A estratégia se apoia em três pilares principais: storytelling verdadeiro, consistência ao longo do tempo e capacidade de evolução. Para Britto, marcas longevas precisam equilibrar o respeito à sua história com disposição para mudar. “Empresas não falham apenas quando fazem coisas erradas. Elas também falham quando insistem no que deu certo no passado, mas deixou de funcionar no presente”, disse
O posicionamento tem como pano de fundo uma agenda de crescimento sustentável, com atenção especial à expansão internacional. A Bauducco já exporta para mais de 50 países, com presença relevante nos Estados Unidos, onde opera com a marca própria e por meio da subsidiária La Panzanella. Segundo Martini, o desafio fora do Brasil é adaptar a proposta de valor aos códigos culturais locais sem perder a autenticidade.
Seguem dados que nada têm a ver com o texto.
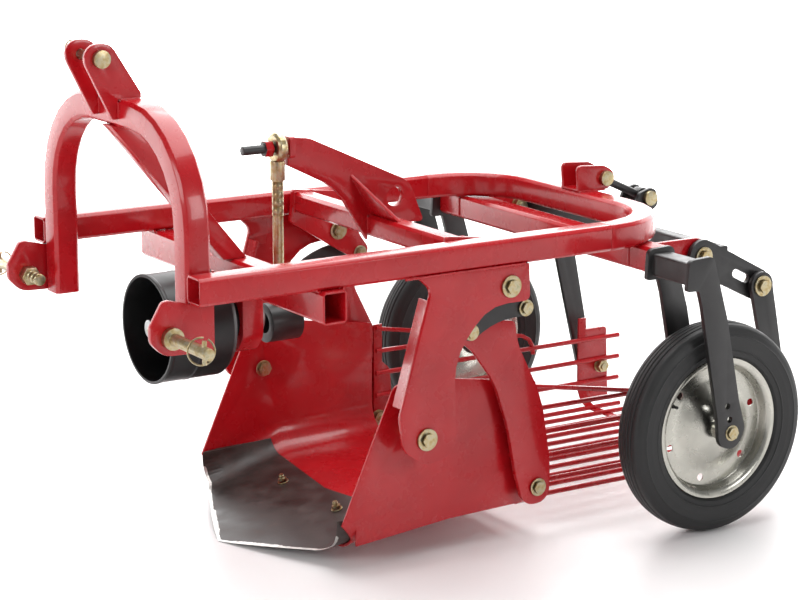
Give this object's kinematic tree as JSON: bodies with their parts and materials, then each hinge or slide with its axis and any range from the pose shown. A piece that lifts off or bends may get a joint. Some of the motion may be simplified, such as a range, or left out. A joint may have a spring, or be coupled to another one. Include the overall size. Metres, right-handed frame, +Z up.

“Não queremos ser uma marca brasileira genérica no exterior. Queremos ser reconhecidos como uma marca que entrega sabor, afeto e momentos especiais, mas com sotaque próprio”, disse o CEO. Nos EUA, por exemplo, o panetone passou a ser comercializado também como ingrediente para receitas, uma adaptação ao hábito de consumo local que abriu novas oportunidades para a categoria.
Além da internacionalização, outro eixo da estratégia de crescimento é a diversificação do portfólio. A Bauducco tem investido em categorias como snacks e biscoitos, buscando ampliar sua participação em momentos de consumo fora do período sazonal do Natal, quando o panetone concentra grande parte das vendas. A marca também passou a investir em inovações de formato e embalagem, como os panetones em versão individual ou em porções menores, voltadas para o consumo diário.
Para sustentar essa expansão, a empresa investe também em inovação industrial e digitalização. Embora não revele números específicos, Martini afirmou que a companhia tem reforçado sua estrutura tecnológica e seus canais diretos com o consumidor. “A digitalização não é só sobre e-commerce. É sobre entender melhor quem é o consumidor, o que ele espera da marca e como podemos atender a essas expectativas de forma mais ágil”, disse.
Mesmo com as transformações, o executivo reforça que a principal vantagem competitiva da Bauducco continua sendo a força emocional de sua marca. “A Bauducco tem um lugar no coração das pessoas. Isso é um ativo que não se constrói da noite para o dia. Nossa missão é cuidar desse vínculo com responsabilidade e visão de futuro”, finalizou.